It's the boots that he will remember most, said Simon Pagé. It's April 9, 2017.
BOOTS ON THE GROUND – Roughly 3
BOOTS ON THE GROUND – Roughly 3

It's the boots that he will remember most, said Simon Pagé.

It's April 9, 2017. Pagé, a teacher at Sir George Simpson, is at the Canadian National Vimy Memorial in France as part of the official Canadian delegation for the hundred-year anniversary of the Battle of Vimy Ridge.

A century ago, this place was a maelstrom of wet snow and exploding shells as nearly 100,000 Canadian troops surged from the trenches to attack German forces on the ridge, running headlong through machine gun fire and a sea of mud and corpses.

Today, the land is a verdant moonscape of grassy craters. The sun is high and scorching, and the Vimy memorial stands tall.

Around and on it are some 3,598 pairs of used black boots, many of which have red poppies on them – one pair for each Canadian soldier who died at Vimy, Pagé said. Canadian students under his supervision spent about three hours placing about 800 of them in four straight lines – one for each division in the battle – leading up to the monument. Prince William and Prince Harry of Britain placed the final pairs on the monument itself.

"The kids really understood their role," Pagé said of the students, and treated it with great respect.

"They had the lives of a soldier in their hands."

Duties of delegates

Some 25,000 people attended the April 9 ceremony at the Vimy memorial, including Prime Minister Justin Trudeau and François Hollande, the president of France.

Some 10,000 of the attendees were students, 34 of whom were from Sturgeon Composite.

Grade 11 student Amanda Porter said it was her first visit to the memorial.

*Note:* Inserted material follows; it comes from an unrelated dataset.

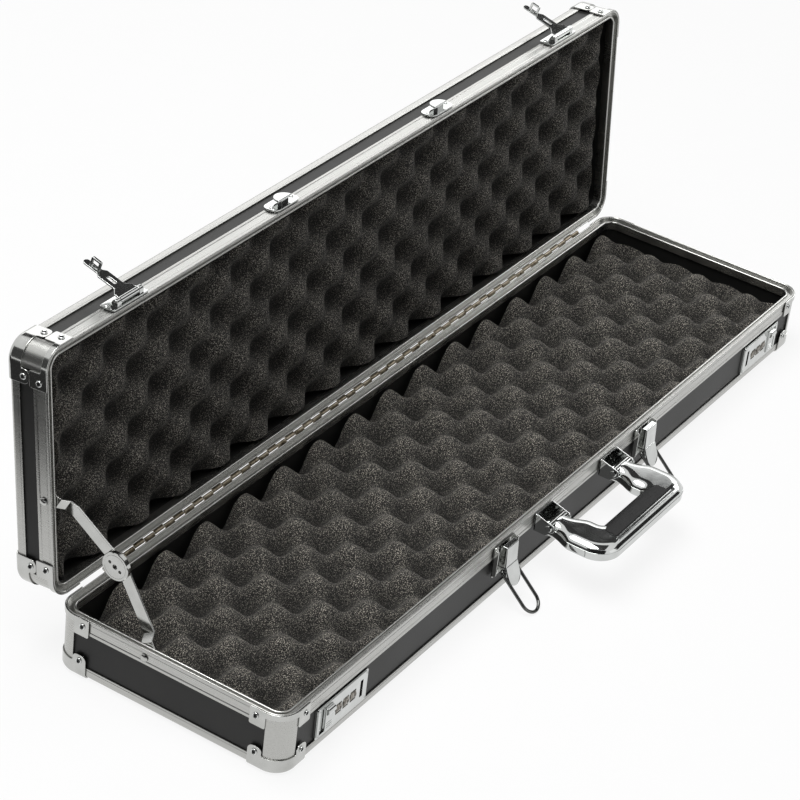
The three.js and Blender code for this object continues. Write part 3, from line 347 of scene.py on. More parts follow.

"I'm really interested in Canadian history. I find it quite fascinating how much the Battle of Vimy Ridge developed Canada as a nation."

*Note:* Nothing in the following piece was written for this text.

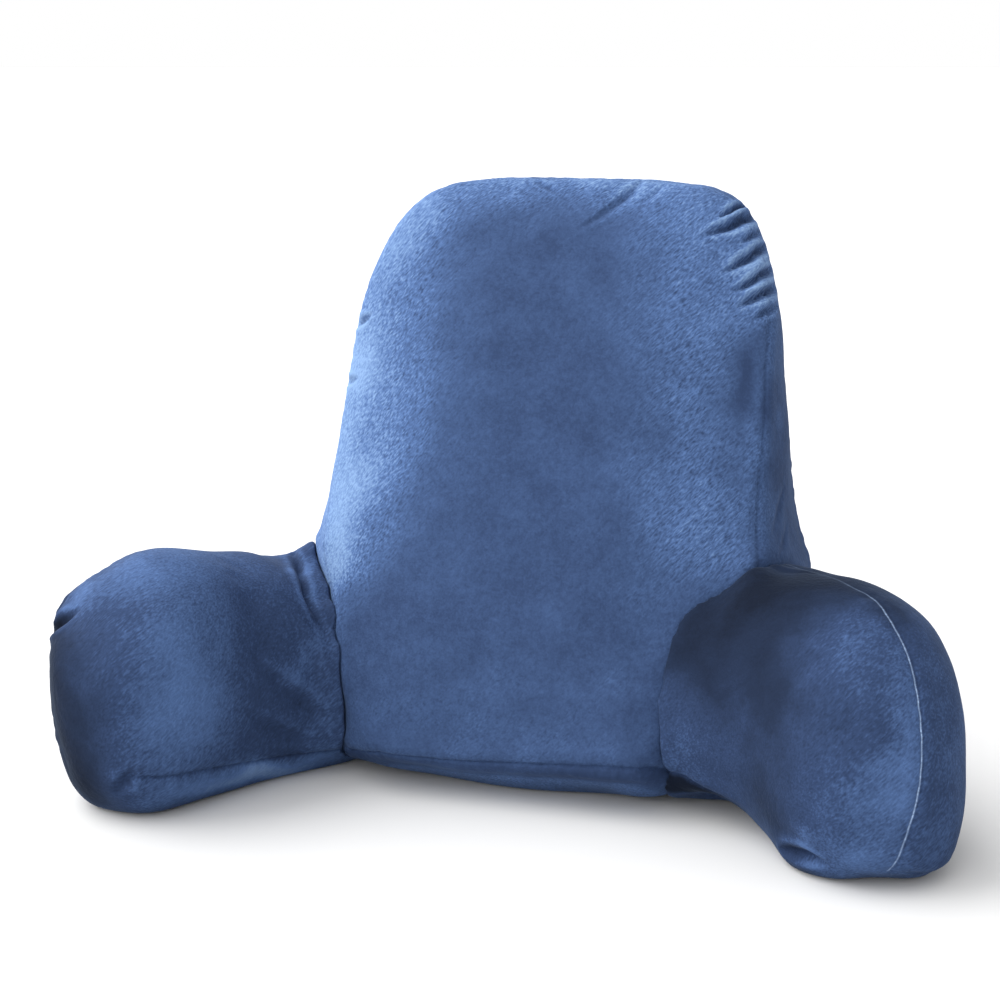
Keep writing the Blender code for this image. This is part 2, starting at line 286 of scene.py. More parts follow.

Sturgeon Composite teacher Mike Johnson was there as a bagpipe player with the RCMP Regimental Pipes and Drums. He and his group played at the monument in the days before and after the ceremony and marched during it.

Pagé was one of the two teacher chaperones for the 26 high school and university students picked from across Canada to represent the nation's youth in the April 9 ceremony.

Pagé said he and his delegation travelled with Canadian veterans to many cemeteries and sites around Vimy, France, to learn more about First World War history. The students had to research and report on a First World War Canadian soldier while there. Some of them recited the official pledge of remembrance for a film crew that aired their remarks during the April 9 event.

The students were excellent public speakers and great ambassadors for their nation, Pagé said. The veterans found them very easy to chat with, and many "adopted" kids from their home provinces.

Pagé was also busy, placing 30-odd small wooden crosses decorated by Simpson students at various war graves. He also delivered a flag from the people of Vimy, Alberta to a delegate from Vimy, France.

The big day

Johnson said he first got to the Vimy site near sunrise on April 5.

"You can see why it (the ridge) was a strongpoint for the Germans," he said, as it has great sight-lines and is visible from miles away.

Every home they passed on the drive up was festooned with Canadian flags and had residents outside cheering them on, he said.

"That was really kind of touching."

Seeing the monument take up your entire field of view was a surreal experience, said Sturgeon Composite student Spencer Theroux.

"It goes to show how important people think it is and how important it really was."

Theroux said he and his classmates got to explore some of the trenches that had been restored around the monument. Despite being widened for tourists, they were still very cramped.

"You can understand how claustrophobic it would have been for those people tunnelling down there."

The tunnels would have been constantly wet, too, as the porous soil let the rain right through. Theroux said he couldn't imagine living in that darkness.

"It's absolutely insane."

Whereas the memorial site was grey, windy and cold on April 5, it was bright, still and a scorching 25 C on April 9, Johnson said – and he was in nine yards of wool kilt.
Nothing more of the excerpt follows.